Стычка с «представителем администрации»
В конце февраля, в один из этапных дней, мы с Карлом Кивило отправились в приемный покой встречать хирургических больных. Пошли налегке: в тапочках, без шапок, без рукавиц, даже телогрейки не надели; руки в карманы, носилки зажали под мышками и бегом. Хотя мороз был ниже тридцати градусов, мы не боялись застыть: от нашего корпуса до приемного покоя одна минута ходу. Прибежали — а лежачих больных двое. Значит, надо еще одни носилки. Кивило остался принимать больных, а я отправился за носилками. Выскочил на крыльцо и на секунду остановился — куда кинуться? — в нашем корпусе только одни носилки. Оглядываюсь и вижу, какой-то офицер у вахты машет мне рукой, манит меня к себе. Вот, думаю, незадача, понадобился я ему зачем-то в такой мороз. Но бегу, нельзя не пойти. Руки держу в карманах, ноги хлябают в одних тапочках, и, чувствую, пальцы уже прихватывает морозом. Подошел. На офицере теплая шинель с погонами старшего лейтенанта, уши ушанки опущены, но не завязаны, валенки, меховые рукавицы, под шинелью, видно, тоже что-то теплое. Лицо незнакомое; правда, мы на третьем мало кого знали из начальства и охраны, они к нам редко заходили, и слава богу. Офицер шевелит губами — что-то говорит негромко, обращаясь ко мне. Я говорю:
— Пожалуйста, говорите погромче, я плохо слышу.
Он как заорет:
— А, сразу и слышите плохо! Фамилия?!
— Марченко.
— Из какого корпуса?
— Из первого хирургического.
Пока шел этот разговор, я основательно промерз: ведь на мне одна бумажная куртка на нижней рубахе, тоже бумажной, и почти босой. Я ужасно разозлился. Что же он, не видит, что я совсем раздет, держит меня на морозе? А он кричит мне:
— Почему руки в карманах?! Забыли, как надо разговаривать с начальством? Это правило и для глухих тоже!

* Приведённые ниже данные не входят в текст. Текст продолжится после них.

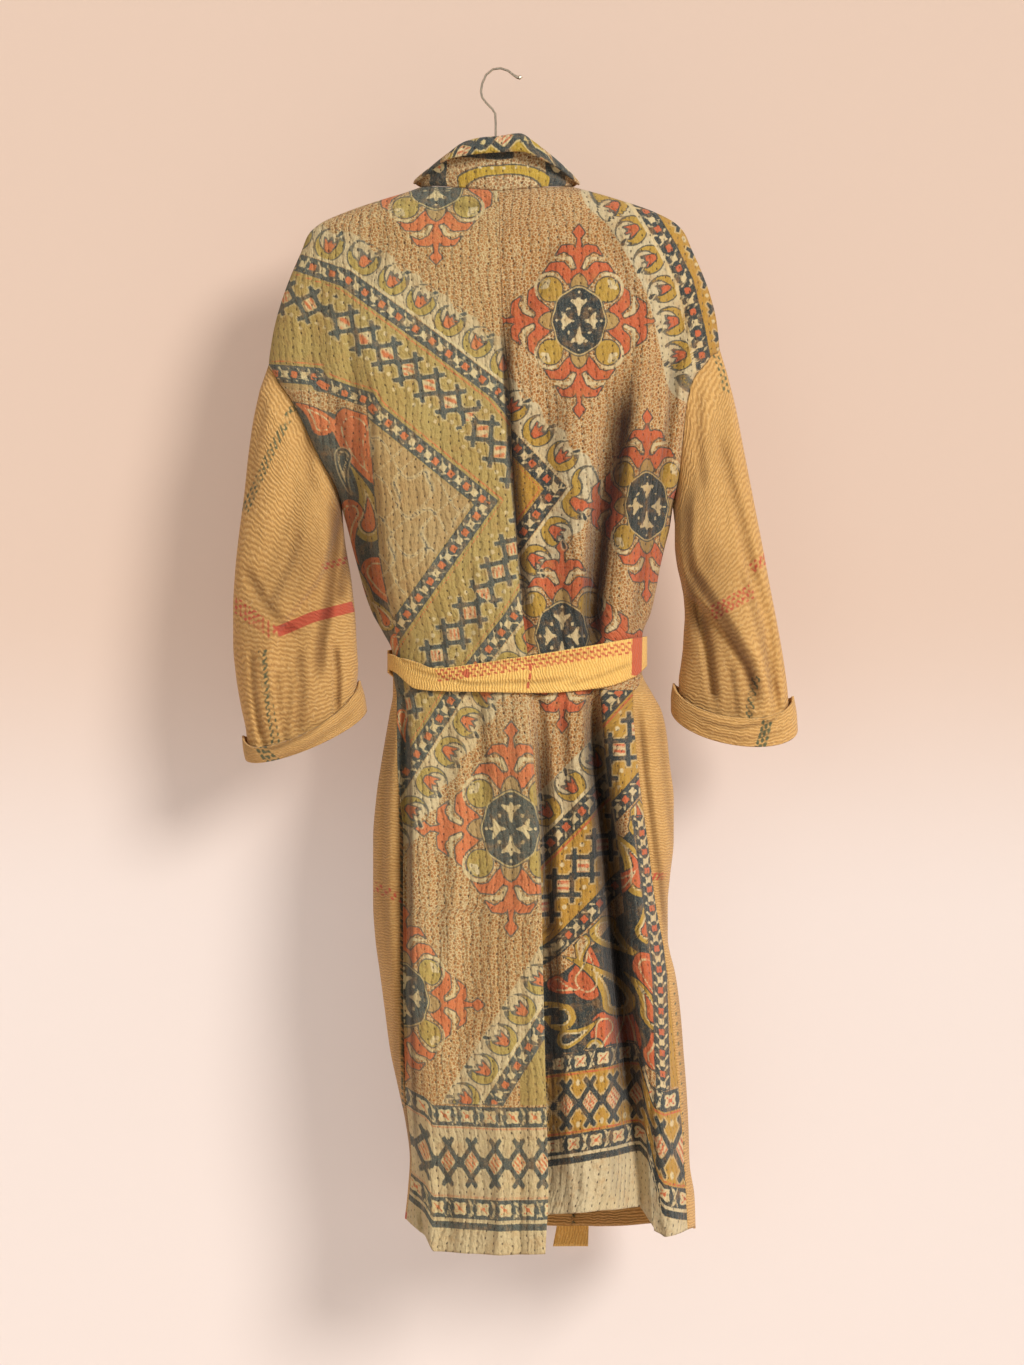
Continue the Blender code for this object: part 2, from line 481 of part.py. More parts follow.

Я до того опешил, что не нашелся, что отвечать. А он кричит без передышки:
— Что это вы все прыгаете, дергаетесь?! Не можете спокойно постоять, когда с вами говорит представитель лагерной администрации?!
Я молчу. Он снова:
— Почему вы молчите? Вы обязаны отвечать, раз вас спрашивает представитель лагерной администрации! Выньте руки из карманов, станьте, как положено! Почему не подчиняетесь? Почему не отвечаете на вопросы?
— Потому что ваши вопросы дурацкие! — ответил я зло, стуча зубами от холода.
Он вытаращил на меня глаза. Но тут же, опомнившись, крикнул на вахту надзирателям, чтобы меня отвели в карцер.
— Мы еще с вами разберемся, потолкуем в другом месте! — бросил он мне с угрозой.
Я был рад уже тому, что можно двинуться с места, идти в помещение, пусть хоть в карцер, все же не на улице на морозе стоять.